I have dealt with depression on and off over decades of my life. I have used alcohol to self medicate but that creates another set of problems. I take my prescribed medication for bipolar, try to get good sleep and constantly work at controlling my thoughts. I know the black hole is starting to move closer when I begin to reflect on my history of mistakes. To combat, I tell my brain to think of something good that I did to change focus. It’s an ongoing mental battle that must be fought because the black hole wants to consume me. Writing this is an example of fighting the fight. It helps to focus on what I have learned in my experience. The most important thing is to remind myself that it DOES NOT LAST FOREVER and will subside in time. I repeat this many times in my head until I’m feeling better. Also important, is exercise and healthy eating habits including vitamins. Things I do play a big part in helping my cause.
I usually just tell my wife that I don’t feel good. I explain that it’s like having a virus in my brain. I let her know that thankfully my medication helps so it isn’t as bad as it could be. I’m blessed to have a loving family that cares about me. I'm blessed in so many ways. Since I take meds that actually work, the depression usually doesn’t last very long. Bipolar depression stems from malfunctioning brain chemistry so there isn’t necessarily an outside stimulus or tangible reason for it. However, there are certain triggers that help feed depressed thinking even a simple negative comment can help trigger an episode. I have lots of good reasons to be a happy person but sometimes I'm fighting a battle.
The simple answer is there isn't a simple answer. Dealing with depression is a battle of the bad thoughts with good thoughts AND deeds. Depression is a stubborn greedy black hole. PLEASE ask for help from outside when you first sense your depression is heading out of control. It is very important that seeking help from outside be part of your battle strategy when the black hole gets too near.
the soul creaks
writhing wormy things bask in the dim
i shudder, i sicken, i'm sightless
oh when will this end...
this eclipse amidst the day
stealthy demons lurking in the shadow...
laughing insanely in its playground
more than a thorn in the side...
a black hole slowly devouring being
i linger coveting death...
but take heart... have patience!
relief has always been time away
hold on to the rim
you know darkness seeps...
only 'til light casts it back to the deep...
until darkness comes again
Currently, there's not a cure for bipolar disorder.
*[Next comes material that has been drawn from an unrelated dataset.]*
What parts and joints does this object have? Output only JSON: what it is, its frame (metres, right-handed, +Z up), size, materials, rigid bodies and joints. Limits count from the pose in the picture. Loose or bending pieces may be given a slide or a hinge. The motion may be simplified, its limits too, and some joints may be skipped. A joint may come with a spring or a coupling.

However, science has developed several drugs that can help the brain operate without the extreme manic and depressed conditions. Having a caring and stable home life is a great advantage. Managing bipolar is difficult at times but it is more so without people around you that want to help. I also believe that trying my best to listen to God has greatly helped me with my success.
Home is where the mind can rest and the spirit can soar. (for the fortunate of us)
Playhouse I built in Spring 1990 for Ash and Kate. It sports a Dutch door with a heart shaped peep window. Inside sports a fold away table built from my "Beginnings" era drawing table top. Smart phone picture taken Summer 2015.
Kids with kids... Thank you Susan for the beautiful human ones!
family is life’s music
keeping hearts beating
keeping spriits flying
family is mind's foundry
making emotions real
making creations feel
family is gift's aspiration
Blood is one thing but it’s the family you grow with that keeps you healthy.